> Your goal:
All of the material below is to be returned exactly.

> Recorded information:
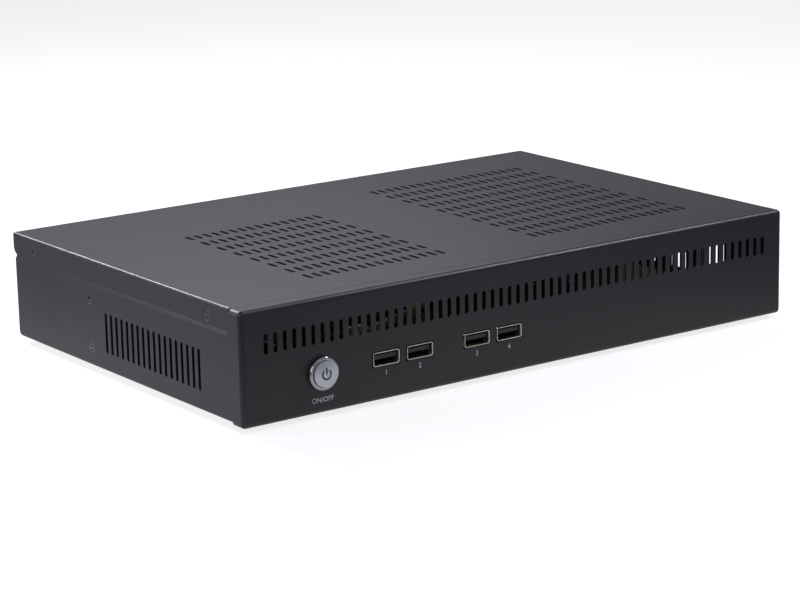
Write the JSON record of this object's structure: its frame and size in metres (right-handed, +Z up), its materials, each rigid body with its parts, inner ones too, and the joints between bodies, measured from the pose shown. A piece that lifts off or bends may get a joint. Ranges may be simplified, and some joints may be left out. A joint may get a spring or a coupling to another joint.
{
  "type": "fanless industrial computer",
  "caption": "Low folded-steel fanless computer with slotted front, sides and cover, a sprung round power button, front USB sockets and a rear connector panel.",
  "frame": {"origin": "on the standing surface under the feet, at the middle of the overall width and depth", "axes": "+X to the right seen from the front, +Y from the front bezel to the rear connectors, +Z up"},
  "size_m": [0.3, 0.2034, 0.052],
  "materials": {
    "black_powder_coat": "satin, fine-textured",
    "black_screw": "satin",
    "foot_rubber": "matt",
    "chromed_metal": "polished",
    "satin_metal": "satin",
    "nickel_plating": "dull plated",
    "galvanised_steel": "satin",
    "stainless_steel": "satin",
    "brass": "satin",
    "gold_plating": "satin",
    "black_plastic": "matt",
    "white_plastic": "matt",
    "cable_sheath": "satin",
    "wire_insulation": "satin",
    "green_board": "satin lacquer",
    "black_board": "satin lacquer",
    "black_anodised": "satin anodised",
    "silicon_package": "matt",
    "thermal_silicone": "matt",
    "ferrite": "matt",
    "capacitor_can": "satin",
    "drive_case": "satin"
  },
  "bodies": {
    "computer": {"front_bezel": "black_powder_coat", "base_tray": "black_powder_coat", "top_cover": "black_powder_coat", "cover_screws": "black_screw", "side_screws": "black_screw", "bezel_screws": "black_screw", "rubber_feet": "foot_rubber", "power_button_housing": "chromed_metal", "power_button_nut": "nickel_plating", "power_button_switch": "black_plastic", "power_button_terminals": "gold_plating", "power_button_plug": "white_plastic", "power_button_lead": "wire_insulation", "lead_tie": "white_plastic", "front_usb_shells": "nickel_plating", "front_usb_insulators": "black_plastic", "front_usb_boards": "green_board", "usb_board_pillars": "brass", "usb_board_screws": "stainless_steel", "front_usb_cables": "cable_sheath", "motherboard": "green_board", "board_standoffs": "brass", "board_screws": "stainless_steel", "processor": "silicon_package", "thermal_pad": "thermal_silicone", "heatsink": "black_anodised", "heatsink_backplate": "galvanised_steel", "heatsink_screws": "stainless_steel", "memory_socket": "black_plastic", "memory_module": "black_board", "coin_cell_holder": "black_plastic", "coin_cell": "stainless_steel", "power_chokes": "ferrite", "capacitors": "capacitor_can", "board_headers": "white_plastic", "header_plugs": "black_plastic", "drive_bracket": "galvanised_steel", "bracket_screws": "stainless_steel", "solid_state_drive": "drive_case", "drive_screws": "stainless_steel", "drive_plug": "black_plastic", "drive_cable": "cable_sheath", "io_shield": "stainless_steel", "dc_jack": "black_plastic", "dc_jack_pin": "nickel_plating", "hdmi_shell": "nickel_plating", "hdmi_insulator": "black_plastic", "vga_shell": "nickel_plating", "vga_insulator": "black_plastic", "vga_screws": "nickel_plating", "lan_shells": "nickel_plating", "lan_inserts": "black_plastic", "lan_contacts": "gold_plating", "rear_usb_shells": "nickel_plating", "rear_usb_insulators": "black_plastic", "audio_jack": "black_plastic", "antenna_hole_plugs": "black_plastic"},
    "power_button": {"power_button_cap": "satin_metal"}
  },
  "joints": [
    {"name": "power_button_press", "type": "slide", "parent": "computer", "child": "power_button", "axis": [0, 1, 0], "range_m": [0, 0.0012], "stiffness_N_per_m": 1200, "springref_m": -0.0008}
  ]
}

> Answer in full:
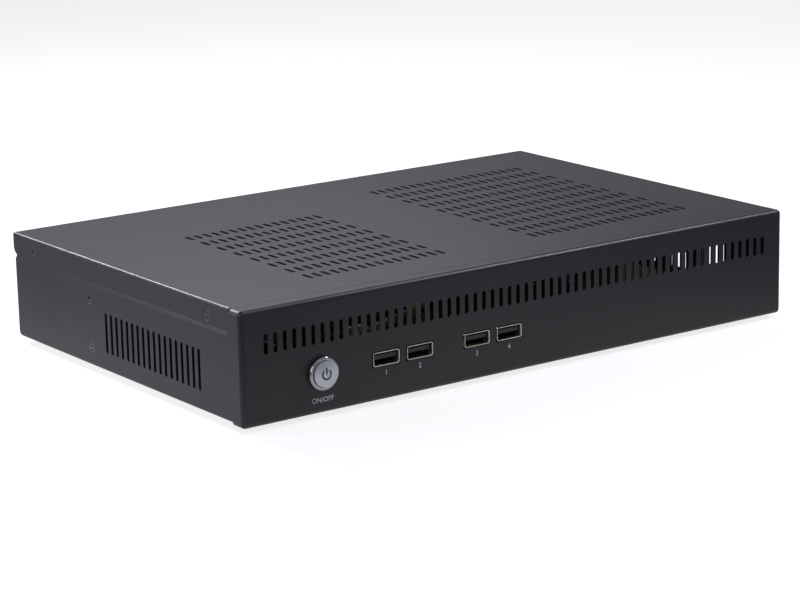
Write the JSON record of this object's structure: its frame and size in metres (right-handed, +Z up), its materials, each rigid body with its parts, inner ones too, and the joints between bodies, measured from the pose shown. A piece that lifts off or bends may get a joint. Ranges may be simplified, and some joints may be left out. A joint may get a spring or a coupling to another joint.
{
  "type": "fanless industrial computer",
  "caption": "Low folded-steel fanless computer with slotted front, sides and cover, a sprung round power button, front USB sockets and a rear connector panel.",
  "frame": {"origin": "on the standing surface under the feet, at the middle of the overall width and depth", "axes": "+X to the right seen from the front, +Y from the front bezel to the rear connectors, +Z up"},
  "size_m": [0.3, 0.2034, 0.052],
  "materials": {
    "black_powder_coat": "satin, fine-textured",
    "black_screw": "satin",
    "foot_rubber": "matt",
    "chromed_metal": "polished",
    "satin_metal": "satin",
    "nickel_plating": "dull plated",
    "galvanised_steel": "satin",
    "stainless_steel": "satin",
    "brass": "satin",
    "gold_plating": "satin",
    "black_plastic": "matt",
    "white_plastic": "matt",
    "cable_sheath": "satin",
    "wire_insulation": "satin",
    "green_board": "satin lacquer",
    "black_board": "satin lacquer",
    "black_anodised": "satin anodised",
    "silicon_package": "matt",
    "thermal_silicone": "matt",
    "ferrite": "matt",
    "capacitor_can": "satin",
    "drive_case": "satin"
  },
  "bodies": {
    "computer": {"front_bezel": "black_powder_coat", "base_tray": "black_powder_coat", "top_cover": "black_powder_coat", "cover_screws": "black_screw", "side_screws": "black_screw", "bezel_screws": "black_screw", "rubber_feet": "foot_rubber", "power_button_housing": "chromed_metal", "power_button_nut": "nickel_plating", "power_button_switch": "black_plastic", "power_button_terminals": "gold_plating", "power_button_plug": "white_plastic", "power_button_lead": "wire_insulation", "lead_tie": "white_plastic", "front_usb_shells": "nickel_plating", "front_usb_insulators": "black_plastic", "front_usb_boards": "green_board", "usb_board_pillars": "brass", "usb_board_screws": "stainless_steel", "front_usb_cables": "cable_sheath", "motherboard": "green_board", "board_standoffs": "brass", "board_screws": "stainless_steel", "processor": "silicon_package", "thermal_pad": "thermal_silicone", "heatsink": "black_anodised", "heatsink_backplate": "galvanised_steel", "heatsink_screws": "stainless_steel", "memory_socket": "black_plastic", "memory_module": "black_board", "coin_cell_holder": "black_plastic", "coin_cell": "stainless_steel", "power_chokes": "ferrite", "capacitors": "capacitor_can", "board_headers": "white_plastic", "header_plugs": "black_plastic", "drive_bracket": "galvanised_steel", "bracket_screws": "stainless_steel", "solid_state_drive": "drive_case", "drive_screws": "stainless_steel", "drive_plug": "black_plastic", "drive_cable": "cable_sheath", "io_shield": "stainless_steel", "dc_jack": "black_plastic", "dc_jack_pin": "nickel_plating", "hdmi_shell": "nickel_plating", "hdmi_insulator": "black_plastic", "vga_shell": "nickel_plating", "vga_insulator": "black_plastic", "vga_screws": "nickel_plating", "lan_shells": "nickel_plating", "lan_inserts": "black_plastic", "lan_contacts": "gold_plating", "rear_usb_shells": "nickel_plating", "rear_usb_insulators": "black_plastic", "audio_jack": "black_plastic", "antenna_hole_plugs": "black_plastic"},
    "power_button": {"power_button_cap": "satin_metal"}
  },
  "joints": [
    {"name": "power_button_press", "type": "slide", "parent": "computer", "child": "power_button", "axis": [0, 1, 0], "range_m": [0, 0.0012], "stiffness_N_per_m": 1200, "springref_m": -0.0008}
  ]
}